Drittens: Lokale Drogenbanden haben kaum Respekt vor der Polizei
In Altona konnte eine neue Drogenbande Fuß fassen, die öffentlich in Rapp-Videos mit Geld, Sex und dicken Autos protzt. Es sind größtenteils Hamburger Jungs, die hier geboren oder aufgewachsen sind. 200 Mitglieder soll die Gruppe inzwischen haben, die wohl große Teile des Marihuana-Handels kontrolliert. Die Polizei beteuert, man habe die Bande längst im Blick. Viele Kriminelle seien inzwischen sogar verurteilt worden. Doch der Tipp kam in vielen Fällen von der französischen Polizei. Die hatte den sogenannten Encrochat geknackt, über den viele Kriminelle kommuniziert haben. Für das Auswerten der von anderen gesicherten Beweise kann sich unsere Polizei allenfalls ein Fleißsternchen ans Revers heften. Doch mit dem Aufhellen organisierter krimineller Strukturen im Vorfeld tut sich unsere Polizei schwer.
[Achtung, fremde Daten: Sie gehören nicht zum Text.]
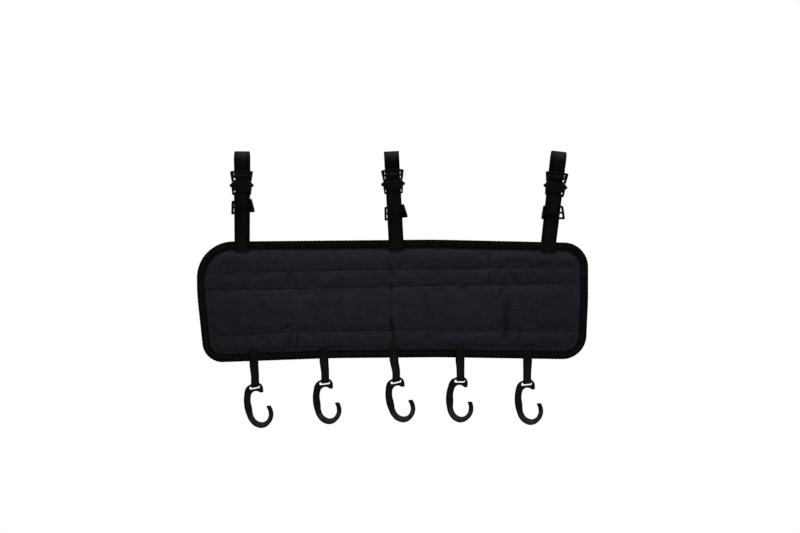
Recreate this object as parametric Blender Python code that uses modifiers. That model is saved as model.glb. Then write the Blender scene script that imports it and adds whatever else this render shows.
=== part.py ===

Wie sonst ist es zu erklären, dass die neue Drogenbande so groß werden konnte?
Hier haben auch andere Behörden versagt. Was tun Jugendämter und Sozialbehörde dagegen, dass junge Männer - bis heute - in den Bannkreis einer Drogenbande geraten, die inzwischen sogar in manch blutige Schießerei verwickelt sein soll. Für viele Kriminelle dürfte ein geregeltes Leben inzwischen kaum mehr attraktiv sein, heißt es bei Ermittlern und Ermittlerinnen. Auch Gefängnis schrecke da kaum noch ab. Aber wenn selbst schärfste Sanktionen nicht mehr wirken, dann ist die Drogenbekämpfung wirklich am Ende. Das dürfen die Verantwortlichen in Polizei und Politik nicht zulassen.